• _Work to do_:
Print the first line of the material below and each line after it, exactly as written, ending with the line that contains "import Module from".

• _Source material_:
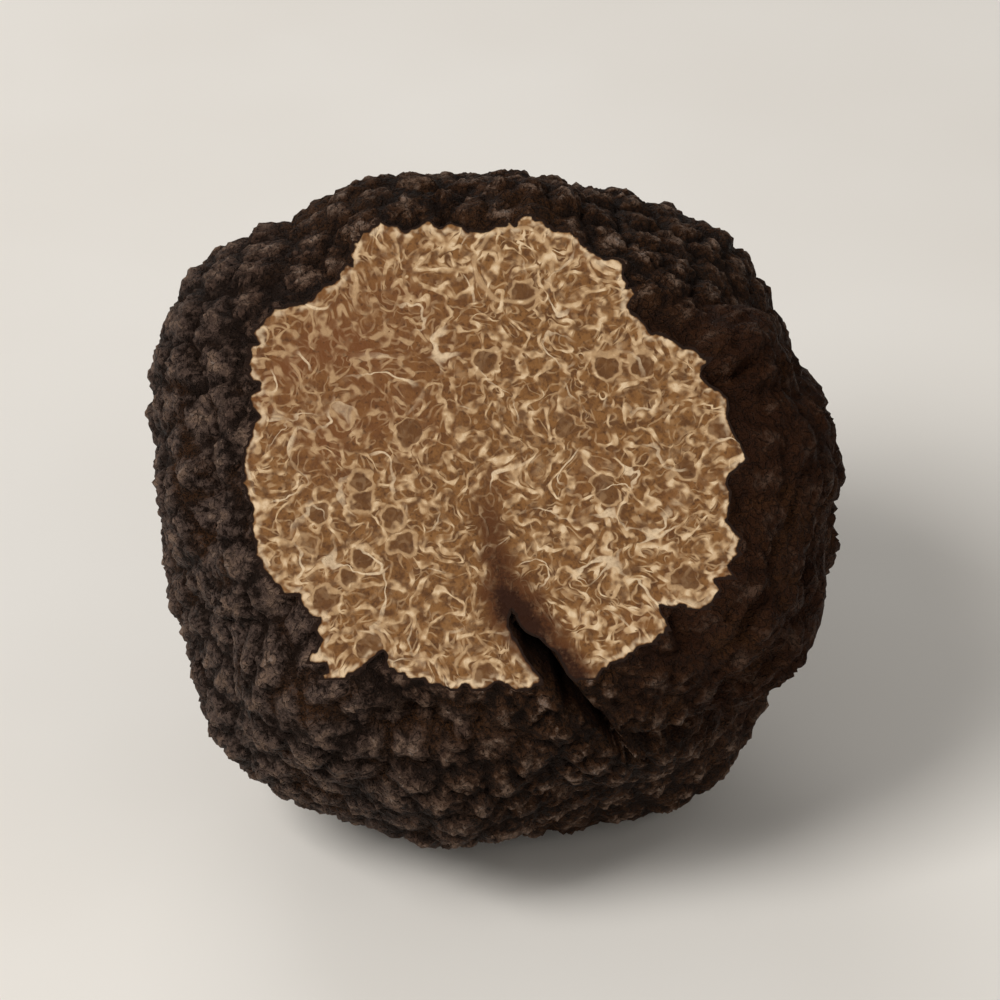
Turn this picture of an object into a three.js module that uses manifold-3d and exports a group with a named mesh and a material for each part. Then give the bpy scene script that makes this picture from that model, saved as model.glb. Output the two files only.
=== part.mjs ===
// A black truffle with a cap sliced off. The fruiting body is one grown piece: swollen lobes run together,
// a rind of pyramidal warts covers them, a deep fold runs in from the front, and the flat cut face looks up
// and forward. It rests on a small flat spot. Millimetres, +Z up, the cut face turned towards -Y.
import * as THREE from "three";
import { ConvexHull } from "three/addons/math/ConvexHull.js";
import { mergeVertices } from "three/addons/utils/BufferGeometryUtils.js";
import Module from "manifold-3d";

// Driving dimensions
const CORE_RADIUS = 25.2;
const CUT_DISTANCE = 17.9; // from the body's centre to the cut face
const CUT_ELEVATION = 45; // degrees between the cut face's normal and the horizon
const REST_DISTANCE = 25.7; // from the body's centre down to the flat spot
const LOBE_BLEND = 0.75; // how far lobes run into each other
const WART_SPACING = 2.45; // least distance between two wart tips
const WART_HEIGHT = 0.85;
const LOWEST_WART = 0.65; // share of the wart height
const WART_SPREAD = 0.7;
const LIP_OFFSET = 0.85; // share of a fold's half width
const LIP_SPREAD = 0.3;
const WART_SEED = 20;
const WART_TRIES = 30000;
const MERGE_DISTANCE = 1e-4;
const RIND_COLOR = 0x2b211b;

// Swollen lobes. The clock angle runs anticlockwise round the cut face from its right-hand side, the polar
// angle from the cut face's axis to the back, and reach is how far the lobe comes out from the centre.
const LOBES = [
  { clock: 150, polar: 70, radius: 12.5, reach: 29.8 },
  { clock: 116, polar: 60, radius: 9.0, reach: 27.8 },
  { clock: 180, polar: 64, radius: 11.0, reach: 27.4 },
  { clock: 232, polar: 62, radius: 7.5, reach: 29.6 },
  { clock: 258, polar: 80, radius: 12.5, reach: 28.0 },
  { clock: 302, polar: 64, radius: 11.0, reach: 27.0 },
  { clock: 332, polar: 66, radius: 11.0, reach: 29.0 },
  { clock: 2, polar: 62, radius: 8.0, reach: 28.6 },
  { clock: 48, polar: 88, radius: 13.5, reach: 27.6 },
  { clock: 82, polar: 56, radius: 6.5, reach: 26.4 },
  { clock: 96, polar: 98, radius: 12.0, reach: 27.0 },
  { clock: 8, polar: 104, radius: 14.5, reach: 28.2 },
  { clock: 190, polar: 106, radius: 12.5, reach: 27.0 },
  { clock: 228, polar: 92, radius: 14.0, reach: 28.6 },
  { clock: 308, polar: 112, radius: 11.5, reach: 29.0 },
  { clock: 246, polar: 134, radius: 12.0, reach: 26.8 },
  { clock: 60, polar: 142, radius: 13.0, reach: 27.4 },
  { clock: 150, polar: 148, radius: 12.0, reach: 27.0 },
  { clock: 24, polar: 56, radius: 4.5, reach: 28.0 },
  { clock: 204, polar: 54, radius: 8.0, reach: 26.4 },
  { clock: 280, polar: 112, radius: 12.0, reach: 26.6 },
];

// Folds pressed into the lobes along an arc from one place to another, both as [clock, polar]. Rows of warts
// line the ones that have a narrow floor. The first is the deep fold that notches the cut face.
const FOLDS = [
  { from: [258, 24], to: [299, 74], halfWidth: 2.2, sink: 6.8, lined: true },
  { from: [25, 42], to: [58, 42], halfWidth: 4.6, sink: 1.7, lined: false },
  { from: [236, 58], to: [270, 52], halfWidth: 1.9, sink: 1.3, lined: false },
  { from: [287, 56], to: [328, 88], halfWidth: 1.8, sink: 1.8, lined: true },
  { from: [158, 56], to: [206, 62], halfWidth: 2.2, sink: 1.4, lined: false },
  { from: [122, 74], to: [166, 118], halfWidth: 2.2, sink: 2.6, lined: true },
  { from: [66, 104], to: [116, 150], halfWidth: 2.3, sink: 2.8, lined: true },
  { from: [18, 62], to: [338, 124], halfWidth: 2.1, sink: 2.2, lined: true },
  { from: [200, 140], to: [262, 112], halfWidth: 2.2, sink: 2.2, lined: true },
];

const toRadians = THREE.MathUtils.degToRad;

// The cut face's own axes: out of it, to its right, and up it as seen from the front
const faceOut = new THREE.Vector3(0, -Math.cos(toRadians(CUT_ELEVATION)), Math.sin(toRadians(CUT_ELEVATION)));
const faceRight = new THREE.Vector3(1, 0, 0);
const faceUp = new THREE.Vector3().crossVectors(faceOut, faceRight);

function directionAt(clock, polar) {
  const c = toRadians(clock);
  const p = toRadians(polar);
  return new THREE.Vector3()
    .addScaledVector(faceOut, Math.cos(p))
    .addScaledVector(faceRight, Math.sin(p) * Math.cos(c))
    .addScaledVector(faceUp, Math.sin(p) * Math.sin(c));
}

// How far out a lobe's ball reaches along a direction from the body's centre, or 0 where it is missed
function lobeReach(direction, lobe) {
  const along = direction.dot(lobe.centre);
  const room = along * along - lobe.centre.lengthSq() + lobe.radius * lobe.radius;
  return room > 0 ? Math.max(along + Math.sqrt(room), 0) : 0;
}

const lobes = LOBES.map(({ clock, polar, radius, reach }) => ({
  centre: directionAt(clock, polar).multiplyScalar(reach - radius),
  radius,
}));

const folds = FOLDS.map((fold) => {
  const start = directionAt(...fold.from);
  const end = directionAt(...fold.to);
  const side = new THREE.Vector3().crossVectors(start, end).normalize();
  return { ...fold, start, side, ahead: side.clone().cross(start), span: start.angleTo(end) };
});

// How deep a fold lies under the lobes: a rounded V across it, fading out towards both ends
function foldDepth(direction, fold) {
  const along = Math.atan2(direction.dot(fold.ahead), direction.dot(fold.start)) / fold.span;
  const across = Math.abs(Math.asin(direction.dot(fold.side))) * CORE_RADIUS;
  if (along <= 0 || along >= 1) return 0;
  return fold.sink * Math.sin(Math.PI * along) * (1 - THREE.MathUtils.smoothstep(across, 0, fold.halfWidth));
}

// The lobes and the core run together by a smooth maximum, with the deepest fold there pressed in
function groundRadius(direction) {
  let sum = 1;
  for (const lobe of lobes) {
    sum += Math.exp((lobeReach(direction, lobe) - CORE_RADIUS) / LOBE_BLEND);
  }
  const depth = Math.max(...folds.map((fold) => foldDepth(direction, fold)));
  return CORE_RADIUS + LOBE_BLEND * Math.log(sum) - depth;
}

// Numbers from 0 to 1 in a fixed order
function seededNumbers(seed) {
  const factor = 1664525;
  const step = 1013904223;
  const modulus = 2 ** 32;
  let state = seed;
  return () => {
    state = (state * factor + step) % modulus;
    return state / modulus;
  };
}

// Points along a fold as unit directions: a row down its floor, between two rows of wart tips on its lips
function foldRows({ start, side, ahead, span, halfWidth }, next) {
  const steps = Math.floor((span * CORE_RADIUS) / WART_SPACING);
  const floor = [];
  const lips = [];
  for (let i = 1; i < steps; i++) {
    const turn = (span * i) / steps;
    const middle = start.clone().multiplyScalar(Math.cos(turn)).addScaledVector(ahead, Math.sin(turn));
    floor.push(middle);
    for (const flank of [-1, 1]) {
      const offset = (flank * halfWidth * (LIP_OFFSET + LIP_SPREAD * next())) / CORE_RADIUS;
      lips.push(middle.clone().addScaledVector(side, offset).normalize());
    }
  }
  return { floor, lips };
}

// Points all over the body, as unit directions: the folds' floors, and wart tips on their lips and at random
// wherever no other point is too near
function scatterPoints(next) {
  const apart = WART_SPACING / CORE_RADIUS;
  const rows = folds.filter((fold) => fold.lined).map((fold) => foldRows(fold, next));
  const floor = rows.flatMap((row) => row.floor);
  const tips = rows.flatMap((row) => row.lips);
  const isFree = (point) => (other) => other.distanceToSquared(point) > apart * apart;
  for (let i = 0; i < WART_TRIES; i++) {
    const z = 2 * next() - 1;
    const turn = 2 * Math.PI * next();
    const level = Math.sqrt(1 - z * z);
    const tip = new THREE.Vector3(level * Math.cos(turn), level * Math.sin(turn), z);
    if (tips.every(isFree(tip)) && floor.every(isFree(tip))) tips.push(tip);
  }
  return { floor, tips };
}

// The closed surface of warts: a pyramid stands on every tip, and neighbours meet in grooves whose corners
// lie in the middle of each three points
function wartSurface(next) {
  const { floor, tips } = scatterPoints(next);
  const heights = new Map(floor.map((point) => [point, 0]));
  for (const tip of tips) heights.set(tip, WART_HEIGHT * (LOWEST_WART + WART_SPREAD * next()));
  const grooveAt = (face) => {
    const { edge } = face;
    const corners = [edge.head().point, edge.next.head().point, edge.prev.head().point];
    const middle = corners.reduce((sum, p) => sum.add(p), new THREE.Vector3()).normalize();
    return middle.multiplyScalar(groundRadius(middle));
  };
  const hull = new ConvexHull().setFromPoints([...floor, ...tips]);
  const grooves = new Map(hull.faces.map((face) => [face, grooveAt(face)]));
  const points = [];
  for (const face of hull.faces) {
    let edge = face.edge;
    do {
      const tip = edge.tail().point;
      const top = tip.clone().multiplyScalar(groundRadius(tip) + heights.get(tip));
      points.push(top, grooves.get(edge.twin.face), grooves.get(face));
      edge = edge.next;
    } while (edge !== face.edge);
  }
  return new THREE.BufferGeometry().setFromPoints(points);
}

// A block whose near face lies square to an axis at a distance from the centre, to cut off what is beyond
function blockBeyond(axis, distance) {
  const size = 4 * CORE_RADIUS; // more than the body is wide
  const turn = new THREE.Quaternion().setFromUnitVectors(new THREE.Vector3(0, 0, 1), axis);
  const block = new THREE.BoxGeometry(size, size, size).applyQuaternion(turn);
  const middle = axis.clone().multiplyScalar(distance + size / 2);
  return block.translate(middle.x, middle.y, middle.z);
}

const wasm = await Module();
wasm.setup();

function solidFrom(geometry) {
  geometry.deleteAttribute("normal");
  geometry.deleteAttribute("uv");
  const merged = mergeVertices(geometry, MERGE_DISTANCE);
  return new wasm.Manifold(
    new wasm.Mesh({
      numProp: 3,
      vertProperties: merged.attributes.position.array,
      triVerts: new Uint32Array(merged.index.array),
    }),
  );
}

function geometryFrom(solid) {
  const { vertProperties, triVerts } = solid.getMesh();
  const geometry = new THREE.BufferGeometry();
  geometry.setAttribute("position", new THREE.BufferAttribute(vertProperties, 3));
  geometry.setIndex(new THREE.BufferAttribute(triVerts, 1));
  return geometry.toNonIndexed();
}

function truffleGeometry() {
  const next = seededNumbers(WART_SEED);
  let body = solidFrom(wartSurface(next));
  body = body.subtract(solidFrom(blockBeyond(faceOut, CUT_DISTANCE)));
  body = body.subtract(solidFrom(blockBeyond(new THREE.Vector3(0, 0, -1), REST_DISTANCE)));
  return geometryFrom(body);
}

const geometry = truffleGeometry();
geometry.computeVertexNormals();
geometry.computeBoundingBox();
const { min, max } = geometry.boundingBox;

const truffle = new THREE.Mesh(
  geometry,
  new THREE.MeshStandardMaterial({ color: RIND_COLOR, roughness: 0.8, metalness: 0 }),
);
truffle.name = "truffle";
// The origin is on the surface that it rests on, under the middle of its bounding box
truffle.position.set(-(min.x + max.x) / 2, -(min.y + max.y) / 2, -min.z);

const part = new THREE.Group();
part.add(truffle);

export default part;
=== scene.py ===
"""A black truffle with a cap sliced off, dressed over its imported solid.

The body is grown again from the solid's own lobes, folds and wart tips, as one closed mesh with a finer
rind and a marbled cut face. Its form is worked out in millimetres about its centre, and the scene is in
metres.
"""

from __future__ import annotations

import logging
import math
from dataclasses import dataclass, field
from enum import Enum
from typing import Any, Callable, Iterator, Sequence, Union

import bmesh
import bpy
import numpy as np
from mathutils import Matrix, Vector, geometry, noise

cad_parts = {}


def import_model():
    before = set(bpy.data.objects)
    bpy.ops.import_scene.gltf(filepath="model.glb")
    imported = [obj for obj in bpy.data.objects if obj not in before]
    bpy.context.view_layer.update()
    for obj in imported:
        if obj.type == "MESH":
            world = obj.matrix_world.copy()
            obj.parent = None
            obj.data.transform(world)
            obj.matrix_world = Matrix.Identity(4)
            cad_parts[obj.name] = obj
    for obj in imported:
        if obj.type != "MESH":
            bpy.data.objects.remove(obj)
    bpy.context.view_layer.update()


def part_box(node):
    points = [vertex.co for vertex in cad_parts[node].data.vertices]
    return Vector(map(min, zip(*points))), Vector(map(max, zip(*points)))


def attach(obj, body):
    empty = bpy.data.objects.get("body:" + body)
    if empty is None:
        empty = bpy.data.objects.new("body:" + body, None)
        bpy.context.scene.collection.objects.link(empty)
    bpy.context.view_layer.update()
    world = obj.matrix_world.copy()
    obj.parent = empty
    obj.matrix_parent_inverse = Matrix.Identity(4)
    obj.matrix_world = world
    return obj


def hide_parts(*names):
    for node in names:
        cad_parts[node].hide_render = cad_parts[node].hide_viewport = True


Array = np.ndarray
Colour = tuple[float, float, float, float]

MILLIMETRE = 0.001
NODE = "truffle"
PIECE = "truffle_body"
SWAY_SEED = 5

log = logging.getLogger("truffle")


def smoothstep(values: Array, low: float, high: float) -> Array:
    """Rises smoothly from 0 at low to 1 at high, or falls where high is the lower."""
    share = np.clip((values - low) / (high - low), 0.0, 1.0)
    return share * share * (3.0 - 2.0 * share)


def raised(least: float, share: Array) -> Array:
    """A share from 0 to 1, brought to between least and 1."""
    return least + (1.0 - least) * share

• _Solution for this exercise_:
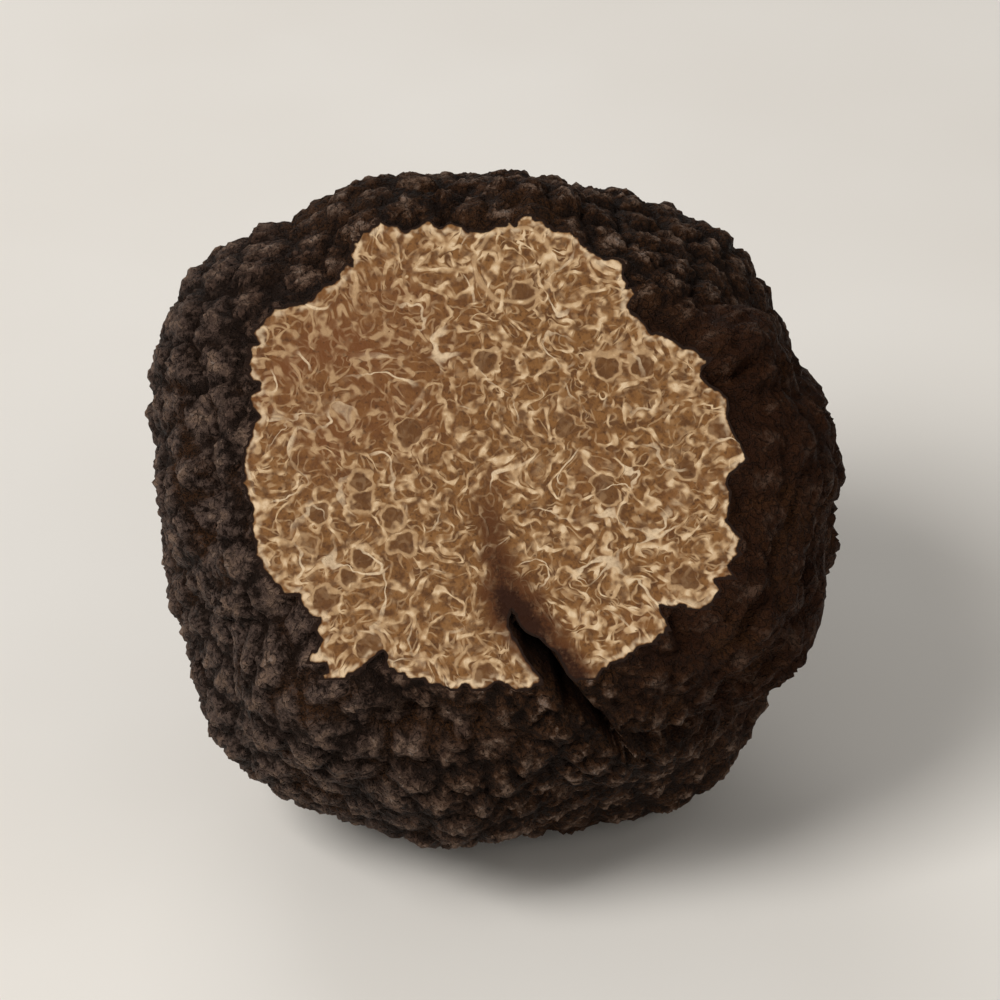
Turn this picture of an object into a three.js module that uses manifold-3d and exports a group with a named mesh and a material for each part. Then give the bpy scene script that makes this picture from that model, saved as model.glb. Output the two files only.
=== part.mjs ===
// A black truffle with a cap sliced off. The fruiting body is one grown piece: swollen lobes run together,
// a rind of pyramidal warts covers them, a deep fold runs in from the front, and the flat cut face looks up
// and forward. It rests on a small flat spot. Millimetres, +Z up, the cut face turned towards -Y.
import * as THREE from "three";
import { ConvexHull } from "three/addons/math/ConvexHull.js";
import { mergeVertices } from "three/addons/utils/BufferGeometryUtils.js";
import Module from "manifold-3d";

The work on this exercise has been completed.